* **SET PROBLEM**
Extract every line below, verbatim.

* **PROVIDED MATERIAL**
++++++
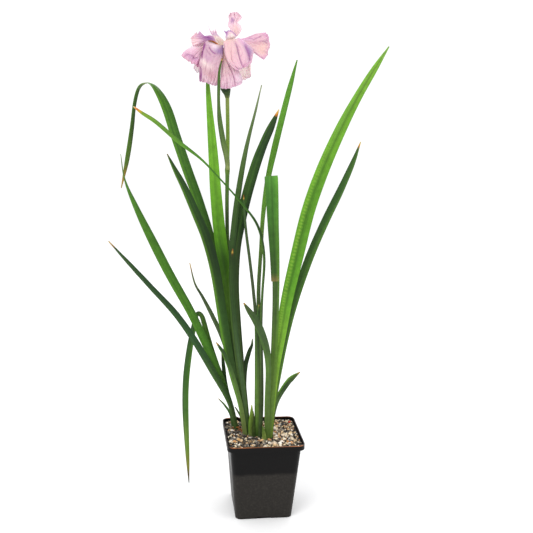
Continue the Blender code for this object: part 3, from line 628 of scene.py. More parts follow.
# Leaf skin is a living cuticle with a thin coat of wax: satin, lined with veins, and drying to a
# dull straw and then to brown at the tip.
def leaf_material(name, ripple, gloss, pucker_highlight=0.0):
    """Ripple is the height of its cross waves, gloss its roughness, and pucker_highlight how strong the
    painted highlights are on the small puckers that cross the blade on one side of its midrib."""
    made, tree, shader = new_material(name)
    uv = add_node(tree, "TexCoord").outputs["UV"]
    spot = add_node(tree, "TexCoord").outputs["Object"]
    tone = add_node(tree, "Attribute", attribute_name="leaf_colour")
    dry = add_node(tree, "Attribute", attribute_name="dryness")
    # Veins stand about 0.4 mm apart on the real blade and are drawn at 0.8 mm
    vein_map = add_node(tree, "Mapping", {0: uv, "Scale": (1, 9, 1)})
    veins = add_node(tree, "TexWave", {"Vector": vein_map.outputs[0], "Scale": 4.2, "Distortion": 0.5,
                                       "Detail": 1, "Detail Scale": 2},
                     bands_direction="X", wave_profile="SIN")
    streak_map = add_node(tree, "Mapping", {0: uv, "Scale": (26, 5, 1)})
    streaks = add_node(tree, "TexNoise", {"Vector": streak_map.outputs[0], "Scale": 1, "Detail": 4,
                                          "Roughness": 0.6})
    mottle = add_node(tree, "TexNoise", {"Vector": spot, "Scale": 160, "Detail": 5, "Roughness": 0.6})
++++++
* **RESULT FOR THIS TASK**
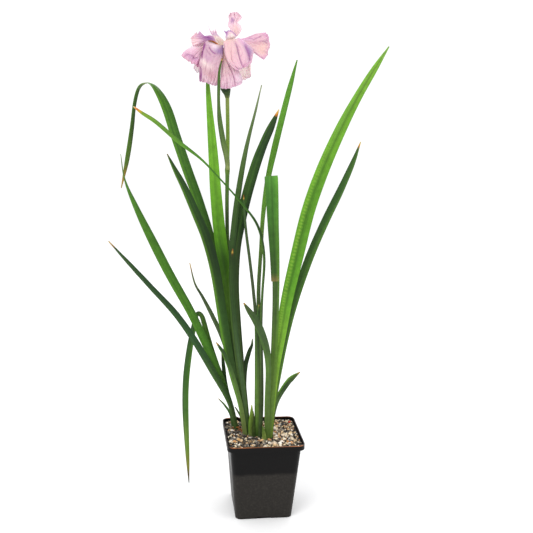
Continue the Blender code for this object: part 3, from line 628 of scene.py. More parts follow.
# Leaf skin is a living cuticle with a thin coat of wax: satin, lined with veins, and drying to a
# dull straw and then to brown at the tip.
def leaf_material(name, ripple, gloss, pucker_highlight=0.0):
    """Ripple is the height of its cross waves, gloss its roughness, and pucker_highlight how strong the
    painted highlights are on the small puckers that cross the blade on one side of its midrib."""
    made, tree, shader = new_material(name)
    uv = add_node(tree, "TexCoord").outputs["UV"]
    spot = add_node(tree, "TexCoord").outputs["Object"]
    tone = add_node(tree, "Attribute", attribute_name="leaf_colour")
    dry = add_node(tree, "Attribute", attribute_name="dryness")
    # Veins stand about 0.4 mm apart on the real blade and are drawn at 0.8 mm
    vein_map = add_node(tree, "Mapping", {0: uv, "Scale": (1, 9, 1)})
    veins = add_node(tree, "TexWave", {"Vector": vein_map.outputs[0], "Scale": 4.2, "Distortion": 0.5,
                                       "Detail": 1, "Detail Scale": 2},
                     bands_direction="X", wave_profile="SIN")
    streak_map = add_node(tree, "Mapping", {0: uv, "Scale": (26, 5, 1)})
    streaks = add_node(tree, "TexNoise", {"Vector": streak_map.outputs[0], "Scale": 1, "Detail": 4,
                                          "Roughness": 0.6})
    mottle = add_node(tree, "TexNoise", {"Vector": spot, "Scale": 160, "Detail": 5, "Roughness": 0.6})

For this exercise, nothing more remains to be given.